El discurso del odio lo practican todos los partidos. Ciudadanos no tenía otro; el PSOE lo profesa de todo corazón; de los comunes y sus negociados valga el ejemplo del señor Rabell citado la semana pasada o el histórico discurso de Joan Coscubiela el 7 de septiembre de 2017; ERC destila un odio casi fundacional (¡viva Macià, muera Cambó!) y ahora visceral contra los “convergentes”, palabra que ya no designa una formación política extinta sino un peyorativo esencialista sempiterno. En “Junts” gastan dicterios con sabor historicista como “botiflers”, “vendidos” o “caratorcidas”. El resultado es la degradación del compromiso de escuchar, reflexionar y debatir con voluntad de entenderse. El respeto por los razonamientos da paso a la pasión de suprimir o cancelar, como se dice ahora, y la exclusión mutual lleva al ‘show’ de pactos poselectorales alocados que los partidos negocian con la intención no de canalizar la voluntad expresada en las urnas, sino de bloquearla. Así es como se cierran el paso unos a otros al azar de cálculos egoístas que a menudo se revierten de un día para otro y de institución en institución, exudando una falta absoluta de principios y una enorme pobreza de convicciones.
Este espectáculo no se ha visto sólo en Ripoll, donde “la estrategia” de los partidos perdedores se reducía a cerrar el paso a la candidatura ganadora, una agrupación local que ha conseguido enfurecer a la clase hegemónica. El pecado de la señora Orriols es poner sobre la mesa un problema del que esta clase no quiere ni oír hablar. Pero el espectáculo va más allá de Ripoll, con una danza de pactos concebidos no para colaborar en interés de lo público sino para expulsar a los rivales de las fuentes nutritivas del erario.
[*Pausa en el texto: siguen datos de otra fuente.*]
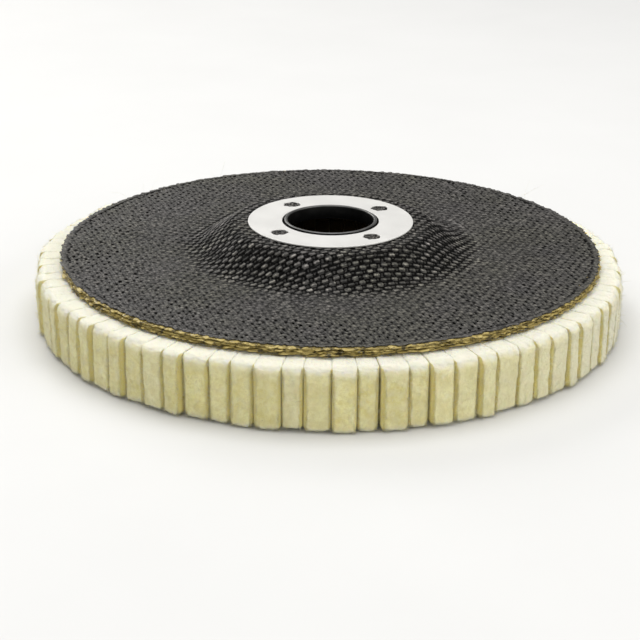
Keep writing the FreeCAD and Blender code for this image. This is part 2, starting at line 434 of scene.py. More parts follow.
def wool_felt():
    """Dense cream wool felt: matted fibres, paler on its edges and, as painted light, on its tops, brow
    and right-hand flaps. It is deep yellow between flaps, which is painted shade, and dark at the bead,
    from resin drawn in and painted shade.
    """
    n = Nodes("wool_felt")
    place = n.place()
    patch = n.noise(place, 2.8, 4)
    mottle = n.noise(place, 0.9, 3)
    fibre_a = n.noise(n.place((1, 1, 4.5)), 0.5, 3, 0.65)
    fibre_b = n.noise(n.place((4, 4, 0.9)), 0.6, 3, 0.65)
    cut_face = n.mix(n.ramp(patch, (0.34, 0), (0.66, 1)), (0.79, 0.72, 0.31), (0.95, 0.91, 0.50))
    dull = n.mix(n.ramp(mottle, (0.34, 0.5), (0.56, 0.0)), cut_face, (0.70, 0.62, 0.24))
    shaded = n.mix(1.0, dull, n.ramp(n.attribute("shade"), (0, (0.88, 0.87, 0.84)), (1, 1.0)), "MULTIPLY")
    matted = n.math("MULTIPLY", fibre_a, fibre_b)
    streaked = n.mix(n.ramp(matted, (0.13, 0.6), (0.27, 0.0)), shaded, (0.72, 0.64, 0.30))
    # Painted light: paler where the attribute pale marks the tops, the brow and the right-hand flaps.
    painted_light_and_pale = n.mix(n.attribute("pale"), streaked, (0.76, 0.745, 0.62))
    # Painted shade: deep yellow on the sides in the gaps between flaps.
    between = n.mix(n.attribute("between"), painted_light_and_pale, (0.80, 0.70, 0.26))
    # Dark within 1.2 mm of the inner end: resin drawn into the felt, and painted shade of the cavity under
    # the plate.
    colour = n.mix(n.attribute("soaked_and_shaded"), between, (0.12, 0.08, 0.03))
    relief = n.math("ADD", n.math("MULTIPLY", matted, 1.6), n.math("MULTIPLY", mottle, 0.8))
    n.bump(relief, 0.38, 0.8)
    n.shader.inputs["Subsurface Radius"].default_value = (1.0, 0.75, 0.35)
    n.shader.inputs["Subsurface Scale"].default_value = 0.8 * MM
    return n.set(Base_Color=colour, Roughness=0.95, Sheen_Weight=0.3, Sheen_Roughness=0.5,
                 Sheen_Tint=(1.0, 0.96, 0.85), Specular_IOR_Level=0.1, Subsurface_Weight=0.5)


def pale_floor():
    """A plain light table top."""
    n = Nodes("pale_floor")
    colour = n.mix(n.noise(n.place(), 60, 3), (0.60, 0.60, 0.595), (0.64, 0.64, 0.635))
    return n.set(Base_Color=colour, Roughness=0.7, Specular_IOR_Level=0.3)


MATERIALS = {
    "washer_steel": washer_steel(), "sleeve_steel": sleeve_steel(), "black_weave": black_weave(),
    "glass_fibre": glass_cloth(), "resin": cured_resin(), "felt": wool_felt(),
}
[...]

Cui prodest? Teniendo en cuenta que la inmigración es competencia exclusiva del Estado, el jaleo causado por las elecciones municipales de Ripoll debería hacer mirar más allá del dedo que señala un problema y avistar a quién beneficia la trifulca. Es curioso que la emergencia de una escasa agrupación política en torno a un problema de radicalización que en 2017 tuvo el epicentro en Ripoll, en lugar de atención ponderada de los medios reciba más descalificaciones y más viscerales que la ola de anticatalanismo del que desplegó la formación de Inés Arrimadas como primera fuerza política el mismo año. La dispersión de la voluntad política en cada vez más partidos, plataformas y candidaturas es una pésima noticia, y en este sentido también lo es la aparición de Aliança Catalana en un espacio político tan centrifugado como era la Segunda República. Cuando se aspira a conquistar y colonizar, el método más eficaz es dividir y diversificar a la víctima. Lo han hecho todos los imperios: el español en América hispana, el británico en la India, el Tercer Reich comiéndose Europa en pedazos bajo la mirada orgullosa de Chamberlain y Daladier. En los Países Catalanes el franquismo estimuló una inmigración “interna” en intensidad y afluencia inasimilables, arrojándola sobre un país culturalmente desarmado. En el siglo XXI el asalto al último reducto de integración de los recién llegados, la inmersión lingüística, se solapa con la conminación multicultural para enemistar a los catalanes e inducirlos a culpabilizarse entre ellos de la miseria política común. En lugar de buscar los motivos de unión, los políticos y los medios prefieren exacerbar la disonancia y ministrar la disensión. En Ripoll, el enemigo a batir por el resto de partidos llamados independentistas resulta ser el 30% de ciudadanos que piden orden y legalidad para todos, y no la clase política que, como en la época de Alejandro Lerroux, aviva la demagogia a fin de sacar provecho del desconcierto.